Art by Caitlin Roark
Fifty people were indicted in a college admission bribery scandal Tuesday, March 12. The case concluded that parents involved in the scheme paid a total of $25 million to William Singer, a college admission consultant, between 2011 and 2019.
They used a private college test preparation organizer to arrange for another individual to take the exam, or for a proctor to correct answers. Prosecutors also alleged that college coaches were bribed into recruiting students who were not actually athletes.
Schools included Yale, Stanford, Georgetown, University of Southern California and UCLA.
It is unacceptable for wealth to guarantee a student’s admission into college, as the majority of qualified students do not have the same resources and are often more qualified. Not only should colleges solely admit students based on merit, but they should have stricter processes to ensure that they know exactly what is happening while considering student and athlete admissions.
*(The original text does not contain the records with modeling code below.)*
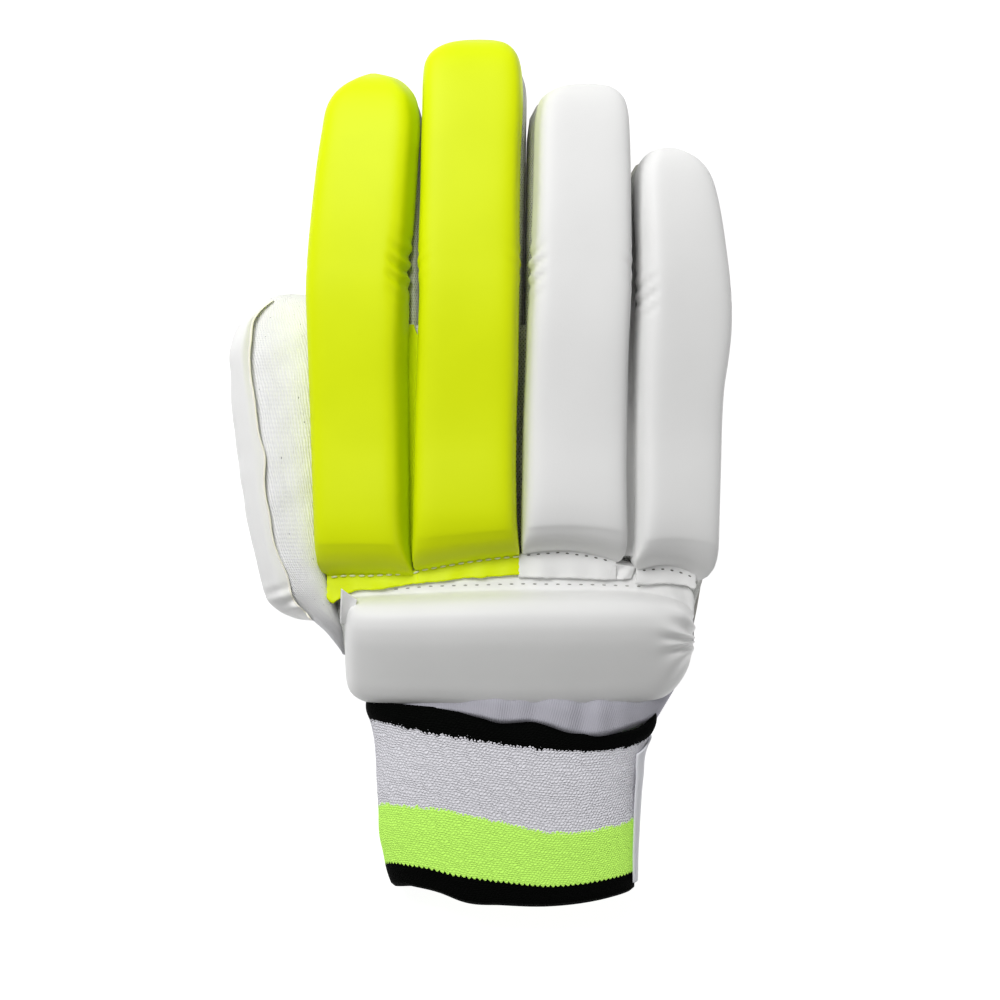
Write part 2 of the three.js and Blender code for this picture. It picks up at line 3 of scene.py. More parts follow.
import bpy
import numpy as np
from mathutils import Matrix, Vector


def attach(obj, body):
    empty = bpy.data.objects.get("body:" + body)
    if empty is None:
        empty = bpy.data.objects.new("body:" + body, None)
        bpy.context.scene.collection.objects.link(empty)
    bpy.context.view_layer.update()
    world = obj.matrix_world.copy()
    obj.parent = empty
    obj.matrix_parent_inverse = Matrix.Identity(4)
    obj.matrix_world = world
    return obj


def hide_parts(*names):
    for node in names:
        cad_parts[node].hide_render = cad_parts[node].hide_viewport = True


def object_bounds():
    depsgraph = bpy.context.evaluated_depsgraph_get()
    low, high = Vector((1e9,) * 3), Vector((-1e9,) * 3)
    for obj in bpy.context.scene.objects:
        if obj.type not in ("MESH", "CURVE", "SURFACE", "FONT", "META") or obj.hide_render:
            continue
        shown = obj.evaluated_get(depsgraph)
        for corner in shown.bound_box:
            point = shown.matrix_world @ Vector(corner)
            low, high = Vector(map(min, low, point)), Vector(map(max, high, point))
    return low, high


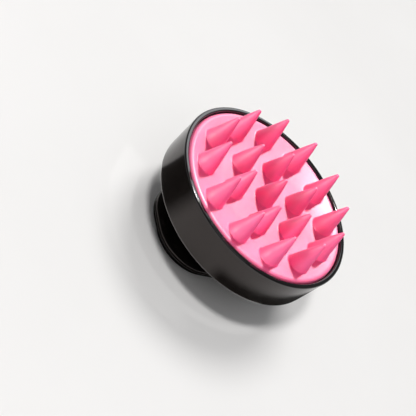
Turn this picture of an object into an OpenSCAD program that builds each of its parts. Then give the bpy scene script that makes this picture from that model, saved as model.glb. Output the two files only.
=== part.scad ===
// Hand-held scalp massager brush.
// A round cup-shaped housing carries a soft pad with nineteen pointed bristles.
// An oblong palm grip on a waisted neck is screwed to the back of the housing.
// The brush stands on the flat of its palm cap with the bristles up.
// Units are millimetres, +Z runs along the bristles, and z = 0 is the palm cap's flat face.

/* [Housing] */
// Outer radius of the housing at its front rim
rim_r = 39; // [38.5:0.1:39.5]
// How much the outer radius shrinks from the front rim to the back edge
taper = 0.9; // [0.4:0.1:1.2]
// Height of the housing from its back face to its front rim
housing_h = 16.3; // [16:0.1:17]
// Width of the flat rim
wall = 1.9; // [1.8:0.1:2.1]
// Radius of the rounded back edge
back_fillet = 0.8; // [0.4:0.1:1.2]
// Radius of the small rounding on both edges of the rim
rim_fillet = 0.6; // [0.2:0.05:0.6]

/* [Pad] */
// How far the pad's flat face lies below the front rim
face_drop = 2.45; // [2:0.05:2.8]
// Thickness of the pad's face
pad_t = 2; // [1.6:0.1:2.2]
// Width of the dark gap between the pad and the rim
pad_gap = 0.35; // [0.2:0.05:0.45]
// Radius at which the face begins to rise gently towards its lip
flat_r = 20; // [20:0.5:29]
// How far the lip stands above the flat face
lip_h = 2.3; // [1.6:0.1:2.6]
// Radius of the lip's rounded outer edge
lip_round = 1.7; // [0.7:0.1:1.8]

/* [Bristles] */
// Number of bristles in the outer ring
outer_n = 12; // [8:1:14]
// Number of bristles in the inner ring
inner_n = 6; // [4:1:8]
// Radius of the outer ring of bristles
outer_ring_r = 28.55; // [27.5:0.05:29]
// Radius of the inner ring of bristles
inner_ring_r = 15.4; // [14:0.1:16]
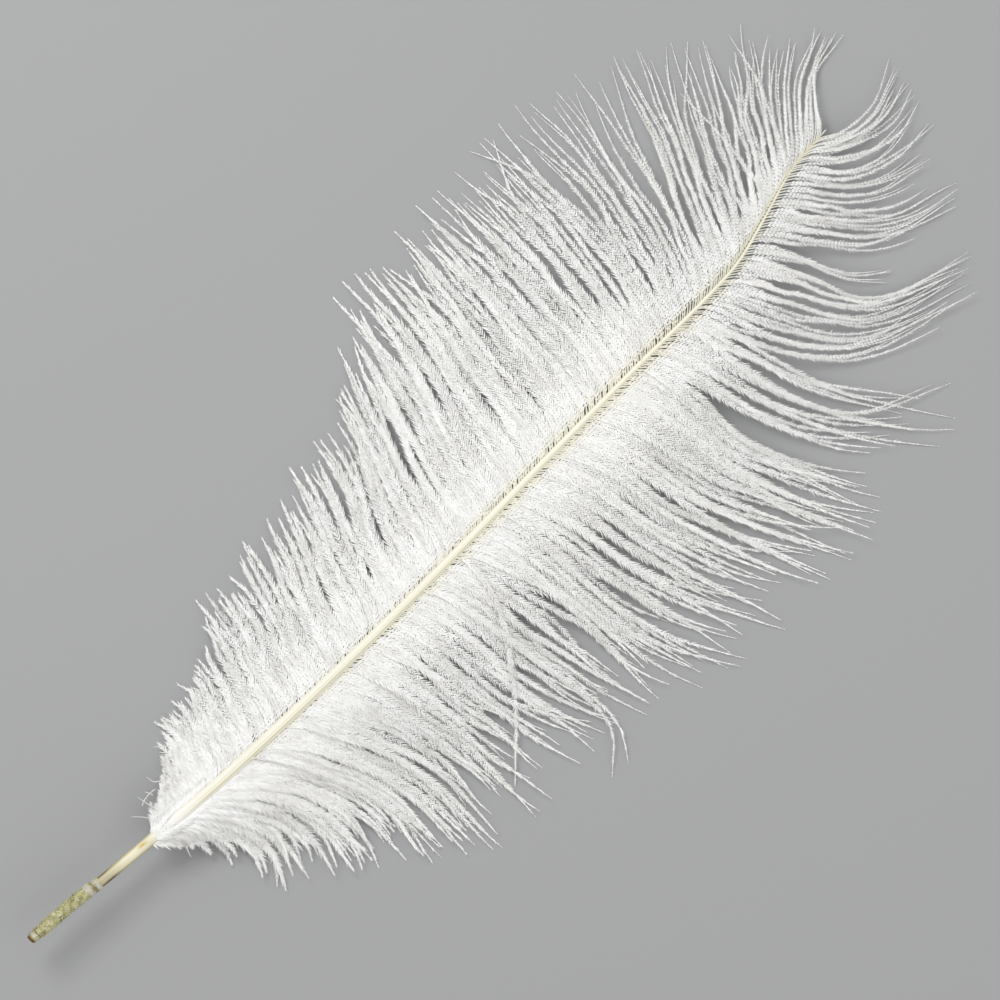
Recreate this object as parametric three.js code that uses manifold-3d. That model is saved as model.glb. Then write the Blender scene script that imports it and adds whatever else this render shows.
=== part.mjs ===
// A white ostrich plume lying on a table, grown as one piece: a horn shaft with a bare quill,
// and two loose vanes whose barbs cling together in drooping locks.
// Millimetres. X runs along the shaft from the quill to the tip, Z is up and z = 0 is the table.

import * as THREE from 'three';
import * as BufferGeometryUtils from 'three/addons/utils/BufferGeometryUtils.js';
import Module from 'manifold-3d';

const wasm = await Module();
wasm.setup();

// Driving dimensions. Points are seen from above, measured from the middle of the straight line
// between the quill's end and the tip of the shaft. The finished plume is moved so that its box
// is centred on X and Y.
const boxCentre = { x: 14.5, y: -11 };

// The shaft: place along it, place across, height of its middle, half its width, half its depth.
// The first 25 mm is thicker, with the dried skin of the growing feather still on it.
const shaftRoute = [
  { x: -163.7, y: -0.2, z: 12.2, halfWidth: 1.45, halfDepth: 1.45 },
  { x: -160.0, y: -0.5, z: 12.0, halfWidth: 1.75, halfDepth: 1.7 },
  { x: -151.0, y: -1.2, z: 11.6, halfWidth: 2.05, halfDepth: 1.95 },
  { x: -141.5, y: -2.3, z: 11.2, halfWidth: 1.95, halfDepth: 1.85 },
  { x: -138.5, y: -2.8, z: 11.0, halfWidth: 1.6, halfDepth: 1.55 },
  { x: -117.0, y: -4.9, z: 10.2, halfWidth: 1.6, halfDepth: 1.6 },
  { x: -80.0, y: -7.7, z: 9.3, halfWidth: 1.6, halfDepth: 1.7 },
  { x: -40.0, y: -9.0, z: 9.0, halfWidth: 1.5, halfDepth: 1.6 },
  { x: 0.0, y: -9.3, z: 9.2, halfWidth: 1.3, halfDepth: 1.4 },
  { x: 40.0, y: -8.9, z: 9.2, halfWidth: 1.05, halfDepth: 1.15 },
  { x: 80.0, y: -8.9, z: 8.4, halfWidth: 0.8, halfDepth: 0.9 },
  { x: 105.0, y: -9.2, z: 7.3, halfWidth: 0.65, halfDepth: 0.7 },
  { x: 120.0, y: -8.3, z: 6.4, halfWidth: 0.55, halfDepth: 0.55 },
  { x: 135.0, y: -4.6, z: 5.4, halfWidth: 0.45, halfDepth: 0.45 },
  { x: 150.0, y: -0.6, z: 4.4, halfWidth: 0.35, halfDepth: 0.35 },
  { x: 165.0, y: 0.5, z: 3.4, halfWidth: 0.25, halfDepth: 0.25 },
];
const shaftSteps = 32;
const shaftSides = 8;

// The locks of the left vane, seen with the quill towards you: where each leaves the shaft,
// two points that it passes and its tip.
const leftLocks = [
  [-109, [-106.5, 1], [-103.5, 5.5], [-100.5, 9.5]],
  [-97.5, [-94.5, 3], [-90.5, 11], [-88, 18.5]],
  [-87, [-84.5, 4.5], [-80.5, 14], [-78.5, 22]],
  [-76.5, [-73.5, 6], [-69.5, 18], [-67, 28.5]],
  [-68.5, [-65.5, 7], [-61, 21], [-58.5, 34.5]],
  [-60.5, [-57, 8], [-52, 22], [-49, 34.5]],
  [-52.5, [-48.5, 8], [-43, 23], [-40, 36.5]],
  [-44.5, [-40, 8.5], [-33.5, 25], [-30, 39]],
  [-36.5, [-31.5, 9], [-25, 26], [-21, 41]],
  [-28.5, [-22.5, 10], [-15, 28], [-10.5, 45]],
  [-20.5, [-14, 11], [-4.5, 31], [0.5, 50]],
  [-13, [-6, 12], [3, 31], [7.5, 45]],
  [-5, [2.5, 14], [10.5, 34], [15, 53.5]],
  [3, [10, 15], [18, 39], [24, 58.5]],
  [11, [17, 15], [24.5, 39], [30.5, 60]],
  [18.5, [23.5, 15], [31, 41], [34, 72.5]],
  [26, [31, 15], [37.5, 42], [39.5, 68.5]],
  [34, [38, 15], [43.5, 42], [45, 66]],
  [42, [45.5, 14], [50, 42], [52, 70.5]],
  [49.5, [53.5, 14], [57, 42], [57.5, 72]],
  [57, [60.5, 14], [63, 41], [62.5, 71.5]],
  [64.5, [68, 14], [70.5, 40], [69.5, 70.5]],
  [72, [75.5, 14], [79.5, 40], [79.5, 71]],
  [79.5, [84, 14], [87, 40], [87, 71]],
  [86, [91, 14], [95, 38], [95, 69.5]],
  [92, [98, 14], [103.5, 37], [103.5, 70.5]],
  [97.5, [104.5, 14], [110.5, 38], [113.5, 69]],
  [102.5, [112, 14], [118, 38], [127.5, 64.5]],
  [108, [118.5, 13], [128, 34], [134, 61]],
  [114, [123.5, 12], [133, 32], [146, 55]],
  [120.5, [129.5, 11], [139, 30], [154.5, 48.5]],
  [127.5, [137.5, 10], [147, 26], [156, 45.5]],
  [135, [144.5, 10], [153.5, 25], [165.5, 42]],
  [142, [151.5, 11], [160.5, 24], [174, 37]],
  [149, [157, 9], [166, 19], [180, 29]],
  [157, [163, 7], [172, 14.5], [188, 19.5]],
];

// The locks of the right vane, in the same way.
const rightLocks = [
  [-115, [-112.5, -11], [-111.5, -18], [-111.5, -26]],
  [-108.5, [-102.5, -14], [-98, -27], [-101.5, -42]],
  [-103, [-94.5, -16.5], [-88, -30], [-88.5, -49]],
  [-97, [-86, -20], [-78.5, -36], [-77.5, -59.5]],
  [-90, [-78.5, -21.5], [-70, -40], [-69, -64]],
  [-82, [-71, -23], [-62.5, -43], [-62, -67]],
  [-73.5, [-64.5, -24], [-56.5, -45], [-54, -74]],
  [-65, [-57.5, -24], [-50, -46], [-49.5, -80]],
  [-57, [-51, -24], [-44.5, -46], [-45, -69]],
  [-49, [-44, -24], [-39, -47], [-40, -80.5]],
  [-41, [-37.5, -24], [-34, -46], [-34, -81]],
  [-33, [-30, -24], [-27, -46], [-27, -70.5]],
  [-25.5, [-22.5, -24], [-21, -48], [-15, -82]],
  [-18, [-14.5, -24], [-12, -48], [-6, -83]],
  [-10.5, [-6.5, -24], [-3.5, -48], [1, -86]],
  [-3, [1, -24], [4, -48], [7, -82]],
  [4, [9.5, -25], [14.5, -46], [10, -80]],
  [11, [15, -24], [17, -50], [26.5, -92]],
  [17.5, [21.5, -24], [23, -50], [30, -91]],
  [24, [28, -24], [32, -50], [43.5, -94]],
  [30.5, [35, -24], [40, -50], [50.5, -92]],
  [37, [42, -24], [46.5, -48], [56, -90]],
  [43.5, [49, -24], [53, -48], [67, -92]],
  [50, [55, -24], [60, -48], [75.5, -94.5]],
  [57, [62, -24], [67, -48], [83, -90]],
  [64, [69, -24], [73, -48], [89, -94]],
  [70.5, [75, -24], [79, -48], [93, -89.5]],
  [77, [81, -25], [85, -50], [100.5, -92]],
  [83.5, [88.5, -26], [95, -52], [117, -90]],
  [90, [96, -26], [103, -50], [124, -89]],
  [96, [103, -26], [111, -50], [129, -88]],
  [100.5, [105.5, -27], [122, -50], [157, -64]],
  [106, [112.5, -26], [128.5, -49], [160.5, -62]],
  [112, [120, -25], [133, -46], [162, -60.5]],
  [119, [129, -25], [138.5, -43], [168.5, -58]],
  [125.5, [133.5, -22], [139, -34], [151, -44]],
  [130, [139, -20], [151, -34], [169, -42.5]],
  [135, [146, -20], [159, -34], [180, -40.5]],
  [141, [153.5, -21], [164, -29.5], [179, -34.5]],
  [147, [158, -17], [168.5, -22.5], [183.5, -25]],
  [153, [162.5, -11.5], [174, -16], [189.5, -16]],
  [159.5, [165.5, -5], [176, -6.5], [192.5, -2]],
];
const lockSteps = 6;
const lockSides = 4;

// A lock is as wide at the shaft as the stretch that it grows from, so that neighbours meet, and
// it narrows to its tip. It starts inside the shaft and comes down to the table before its end.
// Its height is that of its middle, which ends just above the table.
const widthOfSpacing = 0.58;
const widestTipSpacing = 10;
const pointedness = 3;
const tipHalfWidth = 0.4;
const rootHalfDepth = 1.1;
const tipHalfDepth = 0.35;
const touchdown = 0.82;
const tableClearance = 0.1;
const layerStep = 0.5;

// The table that the lowest locks are pressed flat against
const tableSize = { x: 500, y: 300, z: 20 };

const up = new THREE.Vector3(0, 0, 1);
const mix = THREE.MathUtils.lerp;

// Only the places of the corners are kept, and corners at the same place become one
function solidFrom(geometry) {
  geometry.deleteAttribute('normal');
  geometry.deleteAttribute('uv');
  const merged = BufferGeometryUtils.mergeVertices(geometry);
  return new wasm.Manifold(new wasm.Mesh({
    numProp: 3,
    vertProperties: new Float32Array(merged.getAttribute('position').array),
    triVerts: new Uint32Array(merged.getIndex().array),
  }));
}

// A cone whose rings are carried along a route. section(t) gives the middle of the ring, half its
// width and half its depth, for t from 0 at the cone's foot to 1 at its point. The rings stand
// square to the route, with their width level.
function carriedCone(section, steps, sides) {
  const cone = new THREE.ConeGeometry(1, 1, sides, steps);
  const corners = cone.getAttribute('position');
  const nudge = 0.5 / steps;
  for (let i = 0; i < corners.count; i += 1) {
    const t = corners.getY(i) + 0.5;
    const ringRadius = Math.max(1 - t, 1e-9);
    const { middle, halfWidth, halfDepth } = section(t);
    const before = section(Math.max(t - nudge, 0)).middle;
    const along = section(Math.min(t + nudge, 1)).middle.clone().sub(before).normalize();
    const side = along.clone().cross(up).normalize();
    const crown = side.clone().cross(along);
    const place = middle.clone();
    place.addScaledVector(side, (halfWidth * corners.getX(i)) / ringRadius);
    place.addScaledVector(crown, (halfDepth * corners.getZ(i)) / ringRadius);
    corners.setXYZ(i, place.x, place.y, place.z);
  }
  return cone;
}

// The shaft at a place along it: smooth between the points of its route
const shaftCurve = new THREE.CatmullRomCurve3(
  shaftRoute.map((stop) => new THREE.Vector3(stop.x, stop.y, stop.z)),
);
const girthCurve = new THREE.CatmullRomCurve3(
  shaftRoute.map((stop) => new THREE.Vector3(stop.x, stop.halfWidth, stop.halfDepth)),
);
const shaftLine = shaftCurve.getPoints(600);
const girthLine = girthCurve.getPoints(600);

function atPlace(line, x) {
  const next = Math.max(line.findIndex((point) => point.x >= x), 1);
  const before = line[next - 1];
  return before.clone().lerp(line[next], (x - before.x) / (line[next].x - before.x));
}

function shaftSolid() {
  const first = shaftRoute[0].x;
  const last = shaftRoute[shaftRoute.length - 1].x;
  const section = (t) => {
    const x = mix(first, last, t);
    const girth = atPlace(girthLine, x);
    return { middle: atPlace(shaftLine, x), halfWidth: girth.y, halfDepth: girth.z };
  };
  return solidFrom(carriedCone(section, shaftSteps, shaftSides));
}

// A lock's height falls from the shaft to the table along a smooth slope. Neighbours lie in two
// layers, one a little lower than the other.
function lockSolid(lock, rootSpacing, tipSpacing, layer) {
  const [rootX, near, far, tip] = lock;
  const root = atPlace(shaftLine, rootX);
  const route = new THREE.CatmullRomCurve3([
    root,
    new THREE.Vector3(near[0], near[1], 0),
    new THREE.Vector3(far[0], far[1], 0),
    new THREE.Vector3(tip[0], tip[1], 0),
  ]);
  const rootHeight = root.z - layer * layerStep;
  const section = (t) => {
    const middle = route.getPointAt(t);
    middle.z = rootHeight * (1 - THREE.MathUtils.smoothstep(t, 0, touchdown)) + tableClearance;
    const spacing = mix(rootSpacing, tipSpacing, t);
    return {
      middle,
      halfWidth: mix(tipHalfWidth, spacing * widthOfSpacing, 1 - t ** pointedness),
      halfDepth: mix(tipHalfDepth, rootHalfDepth, 1 - t),
    };
  };
  return solidFrom(carriedCone(section, lockSteps, lockSides));
}

// Half the distance from the lock before to the lock after
function spacingAt(locks, i, placeOf) {
  const before = Math.max(i - 1, 0);
  const after = Math.min(i + 1, locks.length - 1);
  return placeOf(locks[after]).distanceTo(placeOf(locks[before])) / (after - before);
}

function vaneSolids(locks) {
  const rootOf = (lock) => atPlace(shaftLine, lock[0]);
  const tipOf = (lock) => new THREE.Vector3(lock[3][0], lock[3][1], 0);
  return locks.map((lock, i) => {
    const tipSpacing = Math.min(spacingAt(locks, i, tipOf), widestTipSpacing);
    return lockSolid(lock, spacingAt(locks, i, rootOf), tipSpacing, i % 2);
  });
}

function tableSolid() {
  const table = new THREE.BoxGeometry(tableSize.x, tableSize.y, tableSize.z);
  table.translate(0, 0, -tableSize.z / 2);
  return solidFrom(table);
}

// Everything is joined, pressed flat on the table and filled, so that one skin is left
function plumeGeometry() {
  let plume = shaftSolid();
  for (const lock of [...vaneSolids(leftLocks), ...vaneSolids(rightLocks)]) {
    plume = plume.add(lock);
  }
  plume = plume.subtract(tableSolid());
  const skins = plume.decompose().sort((a, b) => b.volume() - a.volume());
  const { vertProperties, triVerts } = skins[0].getMesh();
  const geometry = new THREE.BufferGeometry();
  geometry.setAttribute('position', new THREE.BufferAttribute(vertProperties, 3));
  geometry.setIndex(new THREE.BufferAttribute(triVerts, 1));
  geometry.translate(-boxCentre.x, -boxCentre.y, 0);
  geometry.computeVertexNormals();
  return geometry;
}

const featherWhite = new THREE.MeshStandardMaterial({
  color: 0xf4f2ec,
  roughness: 0.75,
  metalness: 0,
});

const feather = new THREE.Mesh(plumeGeometry(), featherWhite);
feather.name = 'feather';

const model = new THREE.Group();
model.add(feather);

export default model;
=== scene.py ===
# A white ostrich plume lying on a pale table, seen from straight above.
import bpy
import numpy as np
from mathutils import Matrix, Vector


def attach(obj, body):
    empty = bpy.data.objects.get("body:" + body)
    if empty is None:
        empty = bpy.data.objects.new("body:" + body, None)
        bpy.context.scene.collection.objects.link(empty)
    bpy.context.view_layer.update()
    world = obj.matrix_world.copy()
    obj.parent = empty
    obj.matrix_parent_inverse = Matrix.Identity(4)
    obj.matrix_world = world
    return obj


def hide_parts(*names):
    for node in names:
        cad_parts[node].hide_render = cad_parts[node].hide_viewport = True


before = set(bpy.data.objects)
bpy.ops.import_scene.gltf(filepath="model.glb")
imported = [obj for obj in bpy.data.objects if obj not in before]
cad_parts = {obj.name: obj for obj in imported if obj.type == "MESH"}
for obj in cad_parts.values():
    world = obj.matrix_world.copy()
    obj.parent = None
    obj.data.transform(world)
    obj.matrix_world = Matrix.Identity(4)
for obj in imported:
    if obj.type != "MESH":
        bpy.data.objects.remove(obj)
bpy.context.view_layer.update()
chance = np.random.default_rng(11)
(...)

Furthermore, parents should not assume elite schools are the best option for their children. Doing so only teaches them that only the best is acceptable.
This scandal has greatly affected college students everywhere, including Pepperdine students, because there are many people who should have gotten admitted into elite schools but were instead denied in favor of children of celebrities and wealthy people. These students are left wondering about their alternative futures if they had been admitted.
It is known that wealth influences decisions — it turns people into less compassionate individuals driven by self-interest, according to social Psychologist Paul Piff in a TED Talk. These wealthy people have blatantly abused their privilege and in doing so, have broken the law.
In general, the college application process, although it claims to be based solely on merit, favors those with money.
This can be seen by the fact that 38 colleges, including five Ivy Leagues, have more students from the top 1 percent for income than in the bottom 60 percent, reported a January 2017 New York Times article.
Parents with affluence can afford to use bribes to get their children admitted into schools. Students whose parents are in the higher socioeconomic class even have an easier time paying for college counselors or SAT/ACT tutoring, which helps students craft eloquent-sounding essays and raise scores.
There is a large difference between paying for a tutor and paying hundreds of thousands of dollars in bribes, but both show the application process is different for those with wealth. USA Today offered students tips for getting into Ivy Leagues, one which was to get professional help. They noted, though, that professional help was ‘pricey,’ ranging anywhere from $1000 to six-figure numbers over the four high school years.
There are also students who are turned away from applying to their dream schools and limited in the amount they apply to because of the unnecessarily high fees associated with some of the applications. The application fee average is about $50, according to a CNBC article published in January 2018, which adds up over the course of applying.
The scandal goes on to prove that there is an unacceptable amount of pressure parents and schools place on kids to be successful — a pressure called “unhealthy perfectionism” by a Washington Post article published Jan. 25, 2018. While parents assume children put stress on themselves, outside sources, including parents, are partially to blame.
It seems that today there is no distinguishing between happiness and success; success equals happiness, and in many parents’ eyes, success for their children is going to a big-name school, getting that degree and going into a profession where the paychecks have many zeros.
Faking SAT scores, and having the exam taken for them, tells a student they are not good enough to get into a school on their own or that they don’t have to work hard to get something they want.
As for Loughlin, who paid $500,000 for both daughters to attend USC as members of the crew team, her youngest daughter, Olivia Jade, 19, has said in a YouTube video that she doesn’t care about school and was more excited for the social experiences.
Parents are not taking the time to realize what truly makes their kids happy. A lot of the time, young people do not need the pressure of going to a school like Yale, when local or smaller-scale schools will serve their personalities and capabilities better. Not every student’s dream is fulfilled by going to an Ivy League school. In the 2016-2017 school year 8.7 million undergraduates attended community college, according to the Community College Research Center by Columbia University,
Admissions teams need to shape up as well. Colleges need to be more transparent with their processes and need to be stricter with their athletics programs. Schools need to combine academic, talent and athletic recruitments. Overall there needs to be a change in visibility of admissions processes so wealth can be stopped in its tracks.
Pepperdine students should be proud of where their efforts have taken themselves. Each student usually ends up at the school that fits them the best. Success is subjective — students are their own measures of it. Hopefully, one day parents and society will stop encouraging “unhealthy perfectionism” and push for happiness.
This doesn’t mean students should take the easy highway through life; in fact, each individual needs to work endlessly for their goals. Money, if it even is an option, only leads a short distance. Cheating in general leads people to be unhappy with themselves.
Similarly, university officials need to remember the merit of a student over their economic background when admitting people, and Pepperdine is not exempt from that.